What you will do: Copy each line in which the string "origin" occurs.

Supplied entries:
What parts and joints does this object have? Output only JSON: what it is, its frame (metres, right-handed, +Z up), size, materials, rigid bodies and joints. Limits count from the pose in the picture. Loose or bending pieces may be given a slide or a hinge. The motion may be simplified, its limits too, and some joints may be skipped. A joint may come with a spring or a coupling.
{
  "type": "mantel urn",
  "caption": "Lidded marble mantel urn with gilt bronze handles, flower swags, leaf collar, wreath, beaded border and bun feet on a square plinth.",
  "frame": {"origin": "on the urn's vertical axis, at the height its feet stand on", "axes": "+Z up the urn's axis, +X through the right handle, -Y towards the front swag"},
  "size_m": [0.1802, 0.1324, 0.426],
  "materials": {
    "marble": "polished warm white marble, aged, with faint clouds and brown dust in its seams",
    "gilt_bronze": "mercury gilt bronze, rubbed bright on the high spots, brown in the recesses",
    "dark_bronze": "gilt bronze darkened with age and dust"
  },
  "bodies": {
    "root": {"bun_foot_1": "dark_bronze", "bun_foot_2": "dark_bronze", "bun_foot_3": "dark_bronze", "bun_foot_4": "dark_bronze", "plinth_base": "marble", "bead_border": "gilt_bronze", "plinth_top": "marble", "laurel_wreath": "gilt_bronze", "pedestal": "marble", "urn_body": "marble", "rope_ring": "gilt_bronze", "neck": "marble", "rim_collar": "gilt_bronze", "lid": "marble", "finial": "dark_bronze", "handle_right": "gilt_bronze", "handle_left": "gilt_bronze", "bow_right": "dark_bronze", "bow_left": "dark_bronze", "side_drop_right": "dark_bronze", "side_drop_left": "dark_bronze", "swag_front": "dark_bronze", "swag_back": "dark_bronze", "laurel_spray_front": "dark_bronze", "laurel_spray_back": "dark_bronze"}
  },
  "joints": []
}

==

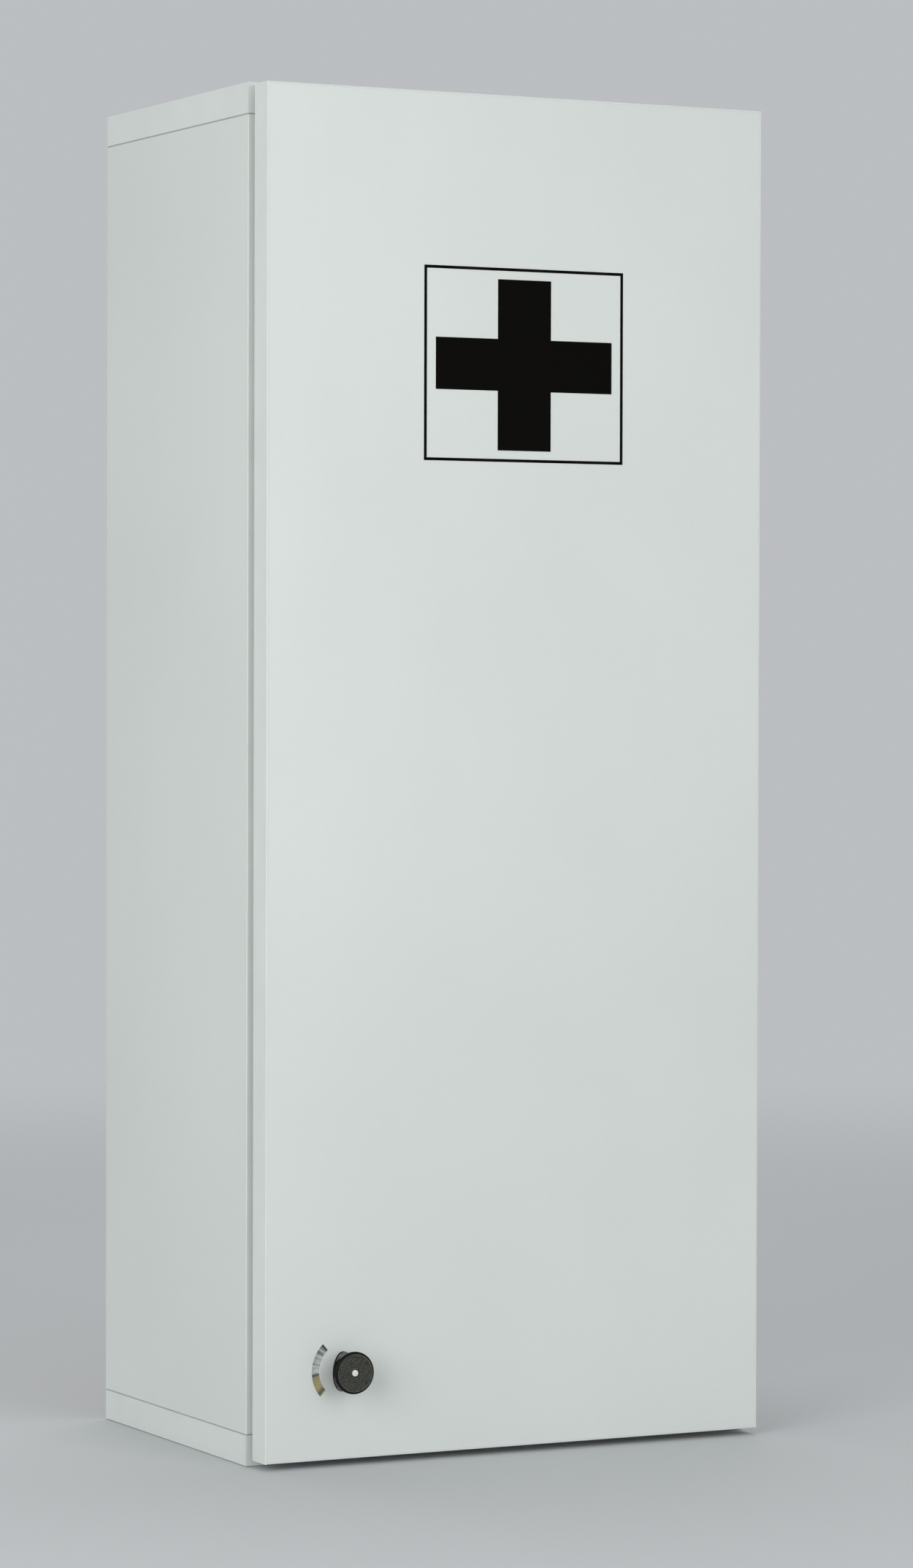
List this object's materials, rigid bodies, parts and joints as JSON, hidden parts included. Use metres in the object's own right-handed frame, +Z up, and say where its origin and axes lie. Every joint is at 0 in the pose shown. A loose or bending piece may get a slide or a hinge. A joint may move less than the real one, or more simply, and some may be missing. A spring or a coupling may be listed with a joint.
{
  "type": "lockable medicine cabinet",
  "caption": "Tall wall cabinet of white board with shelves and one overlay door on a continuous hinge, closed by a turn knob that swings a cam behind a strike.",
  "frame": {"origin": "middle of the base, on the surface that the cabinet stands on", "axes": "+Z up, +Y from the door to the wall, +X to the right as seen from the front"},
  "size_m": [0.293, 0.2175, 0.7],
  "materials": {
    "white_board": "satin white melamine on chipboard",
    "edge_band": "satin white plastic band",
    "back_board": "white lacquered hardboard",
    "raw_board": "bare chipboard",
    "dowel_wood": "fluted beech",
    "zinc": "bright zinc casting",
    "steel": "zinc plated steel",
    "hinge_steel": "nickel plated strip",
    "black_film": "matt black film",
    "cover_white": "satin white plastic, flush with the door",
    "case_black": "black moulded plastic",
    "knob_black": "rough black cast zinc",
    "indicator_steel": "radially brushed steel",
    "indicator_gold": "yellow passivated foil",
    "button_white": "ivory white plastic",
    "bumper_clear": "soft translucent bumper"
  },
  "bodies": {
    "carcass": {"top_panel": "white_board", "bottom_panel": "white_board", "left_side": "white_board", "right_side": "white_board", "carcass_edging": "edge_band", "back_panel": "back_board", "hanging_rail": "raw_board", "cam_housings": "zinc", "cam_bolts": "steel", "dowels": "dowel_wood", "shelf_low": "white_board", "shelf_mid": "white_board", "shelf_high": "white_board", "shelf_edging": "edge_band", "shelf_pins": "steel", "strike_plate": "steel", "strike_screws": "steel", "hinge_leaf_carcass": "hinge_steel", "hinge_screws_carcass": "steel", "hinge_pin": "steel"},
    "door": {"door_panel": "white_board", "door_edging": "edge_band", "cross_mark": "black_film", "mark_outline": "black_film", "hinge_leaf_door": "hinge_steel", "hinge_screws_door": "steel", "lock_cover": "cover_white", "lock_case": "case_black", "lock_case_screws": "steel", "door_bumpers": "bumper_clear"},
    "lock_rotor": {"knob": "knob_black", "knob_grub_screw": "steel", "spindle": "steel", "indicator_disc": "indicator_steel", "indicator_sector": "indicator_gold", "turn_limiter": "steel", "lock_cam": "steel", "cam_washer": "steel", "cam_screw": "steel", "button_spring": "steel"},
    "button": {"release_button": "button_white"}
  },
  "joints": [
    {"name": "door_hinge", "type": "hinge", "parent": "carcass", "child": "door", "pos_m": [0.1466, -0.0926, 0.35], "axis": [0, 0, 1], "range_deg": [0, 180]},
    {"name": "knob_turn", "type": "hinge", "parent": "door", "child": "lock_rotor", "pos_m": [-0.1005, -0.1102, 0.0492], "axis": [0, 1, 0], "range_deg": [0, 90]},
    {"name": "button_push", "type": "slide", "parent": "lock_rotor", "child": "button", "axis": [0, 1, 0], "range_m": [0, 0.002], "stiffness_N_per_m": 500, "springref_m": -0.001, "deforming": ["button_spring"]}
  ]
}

Answer below:
  "frame": {"origin": "on the urn's vertical axis, at the height its feet stand on", "axes": "+Z up the urn's axis, +X through the right handle, -Y towards the front swag"},
List this object's materials, rigid bodies, parts and joints as JSON, hidden parts included. Use metres in the object's own right-handed frame, +Z up, and say where its origin and axes lie. Every joint is at 0 in the pose shown. A loose or bending piece may get a slide or a hinge. A joint may move less than the real one, or more simply, and some may be missing. A spring or a coupling may be listed with a joint.
  "frame": {"origin": "middle of the base, on the surface that the cabinet stands on", "axes": "+Z up, +Y from the door to the wall, +X to the right as seen from the front"},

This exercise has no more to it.